The discount rate is then applied to the lease payment profile to get to a day-1 present-value, which represents the value of the opening Lease liability, which in turn forms the basis of the corresponding Right-of-use Asset (RoU Asset).
With respect to the discount rate, NZ IFRS 16 requires that an entity use (in order of hierarchy):
- The rate explicitly detail in the lease agreement
Other than leases that have been specifically structured as Financing leases, this is expected to be rare (Also, note that this is not the payment-default interest rate in the agreement).
- The rate that can be determined from the lease agreement
In order to do this correctly, an entity would need full and transparent financial information regarding the LESSOR.
In practice, this is almost certainly unlikely to be obtainable.
- The lessee’s incremental borrowing rate (IBR)
Therefore, for leases where the discount rate is not explicit, nor determinable, an entity must use the IBR associated with the lease.
It is important to note that as IBRs will need to be determined by an entity, based on its unique facts and circumstances, they will represent a key management estimate in applying NZ IFRS 16, which will likely be of interest to senior management and the entity’s auditor.
IBRs directly and indirectly impact (i) the initial values of balances in an entity’s balance sheet, (ii) the subsequent line items in an entity’s profit or loss, (iii) the split of cash flows in an entity’s cash flow statement, and, consequentially, (iv) the value of various financial metrics
For example, the higher (lower) the IBR:
- The lower (higher) the initial day-1 value of the Lease liability (i.e. the heavier it is discounted)
- The lower (higher) the initial day-1 value of the RoU Asset (i.e. as this is based on the Lease liability)
- The higher (lower) the value of subsequent Interest expense
- The lower (higher) the value of subsequent Amortisation expense.
- The higher (lower) the value of subsequent Interest cash outflows (i.e. as this is based on the Interest expense), and lower (higher) the value of Net finance cash outflows (i.e. as this is the difference between the lease cash payment, and Interest cash outflow).
- Financial metrics will be lower or higher depending on the aggregate impact of all of the above.

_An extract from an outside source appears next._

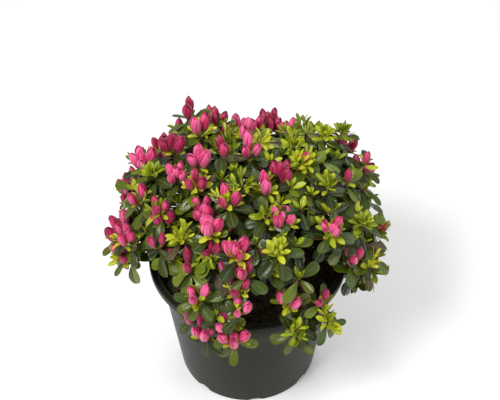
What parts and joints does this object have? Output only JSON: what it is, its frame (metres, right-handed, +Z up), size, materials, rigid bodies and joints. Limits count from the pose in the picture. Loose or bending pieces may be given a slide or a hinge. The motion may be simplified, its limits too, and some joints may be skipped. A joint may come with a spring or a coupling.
{
  "type": "azalea shrub in a nursery pot",
  "caption": "Small evergreen azalea in bud: short trunk, tapering boughs and leafy twigs in a dome over a round plastic nursery pot filled with soil.",
  "frame": {"origin": "centre of the pot's flat underside", "axes": "+Z up, -Y towards the plant's front and +X towards its right side as seen from the front"},
  "size_m": [0.2696, 0.2535, 0.293],
  "materials": {
    "pot_plastic": "satin dark grey injection-moulded plastic",
    "soil": "damp dark peat with fibres and a few pale grains",
    "bark": "thin reddish-brown bark, matt",
    "foliage": "glossy dark green leaves, yellow-green young leaves and pink buds",
    "buds": "furled bright pink petals, softly satin"
  },
  "bodies": {
    "root": {"pot": "pot_plastic", "soil": "soil", "trunk": "bark", "bough_top": "bark", "bough_upper_front": "bark", "bough_middle_front": "bark", "bough_upper_front_right": "bark", "bough_upper_right": "bark", "bough_upper_back": "bark", "bough_upper_back_left": "bark", "bough_upper_left": "bark", "bough_front_left": "bark", "bough_front_right": "bark", "bough_right_front": "bark", "bough_right_back": "bark", "bough_back_right": "bark", "bough_back_left": "bark", "bough_left_back": "bark", "bough_left_front": "bark", "foliage_top": "foliage", "foliage_upper_front": "foliage", "foliage_middle_front": "foliage", "foliage_upper_front_right": "foliage", "foliage_upper_right": "foliage", "foliage_upper_back": "foliage", "foliage_upper_back_left": "foliage", "foliage_upper_left": "foliage", "foliage_front_left": "foliage", "foliage_front_right": "foliage", "foliage_right_front": "foliage", "foliage_right_back": "foliage", "foliage_back_right": "foliage", "foliage_back_left": "foliage", "foliage_left_back": "foliage", "foliage_left_front": "foliage"}
  },
  "joints": []
}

What should be clear, is that the IBR has extensive flow-on and on-going impacts across an entity’s entire financial statements and reported results. As such, accurately determining the IBR should be a priority for all entities.
The definition of IBR in NZ IFRS 16 is:
The rate of interest that a lessee would have to pay to borrow over a similar term and with similar security, the funds necessary to obtain an asset of similar value to the right-of-use asset in a similar economic environment.’
Other than this, NZ IFRS 16 does not contain any additional significant guidance on how IBRs are determined.
However, we can clarify definitively what the IBR is NOT:
|IBR is NOT
||Reason and additional details
(Weighted average cost of capital)
An entity’s WACC includes the cost of equity.
However, the IBR is a cost of debt only.
(Weighted average cost of debt)
An entity’s WACD is measure of the cost of its existing debt.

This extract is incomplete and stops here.